- **INFORMATION GIVEN**:
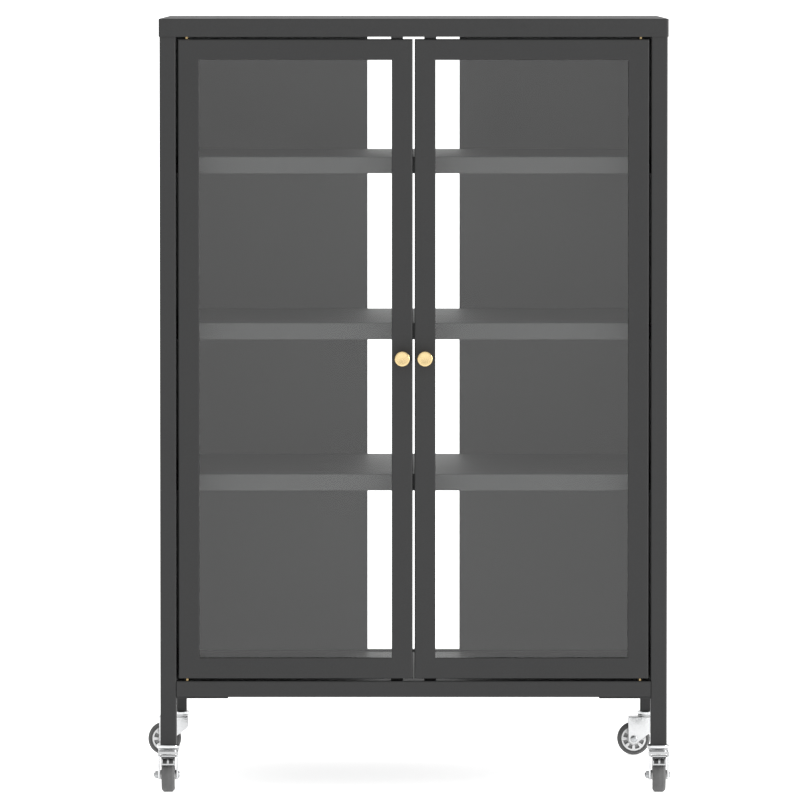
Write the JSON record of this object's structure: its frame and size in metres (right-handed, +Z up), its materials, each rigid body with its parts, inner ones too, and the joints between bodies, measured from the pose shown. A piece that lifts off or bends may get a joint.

...

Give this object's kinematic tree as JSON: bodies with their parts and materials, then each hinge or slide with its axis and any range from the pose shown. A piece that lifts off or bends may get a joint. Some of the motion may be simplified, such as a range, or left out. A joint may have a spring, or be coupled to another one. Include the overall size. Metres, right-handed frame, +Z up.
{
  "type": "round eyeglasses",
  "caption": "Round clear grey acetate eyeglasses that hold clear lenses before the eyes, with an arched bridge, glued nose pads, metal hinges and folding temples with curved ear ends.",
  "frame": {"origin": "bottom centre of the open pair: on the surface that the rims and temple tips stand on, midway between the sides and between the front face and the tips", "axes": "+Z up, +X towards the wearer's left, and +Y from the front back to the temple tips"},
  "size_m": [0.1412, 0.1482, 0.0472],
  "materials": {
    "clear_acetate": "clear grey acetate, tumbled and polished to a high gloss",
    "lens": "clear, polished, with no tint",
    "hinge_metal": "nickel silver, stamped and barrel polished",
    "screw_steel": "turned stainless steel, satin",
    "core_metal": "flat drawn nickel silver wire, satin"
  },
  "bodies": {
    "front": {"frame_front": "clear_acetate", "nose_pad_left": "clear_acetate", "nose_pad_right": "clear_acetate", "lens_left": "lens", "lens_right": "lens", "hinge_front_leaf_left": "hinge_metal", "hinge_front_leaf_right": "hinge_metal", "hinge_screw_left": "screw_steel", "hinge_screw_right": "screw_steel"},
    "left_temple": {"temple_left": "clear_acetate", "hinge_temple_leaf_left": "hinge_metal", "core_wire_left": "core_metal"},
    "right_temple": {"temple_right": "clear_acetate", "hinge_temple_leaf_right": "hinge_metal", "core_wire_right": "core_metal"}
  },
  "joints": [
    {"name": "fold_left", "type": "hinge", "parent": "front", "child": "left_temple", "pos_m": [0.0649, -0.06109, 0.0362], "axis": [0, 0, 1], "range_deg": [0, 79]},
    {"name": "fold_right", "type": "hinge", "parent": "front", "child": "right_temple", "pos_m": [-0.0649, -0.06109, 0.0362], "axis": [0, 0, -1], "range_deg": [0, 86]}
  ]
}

- **WHAT YOU HAVE TO DO**:
Say how many lines in the records hold the string "joints", and say nothing else.

- **TASK RESULT**:
2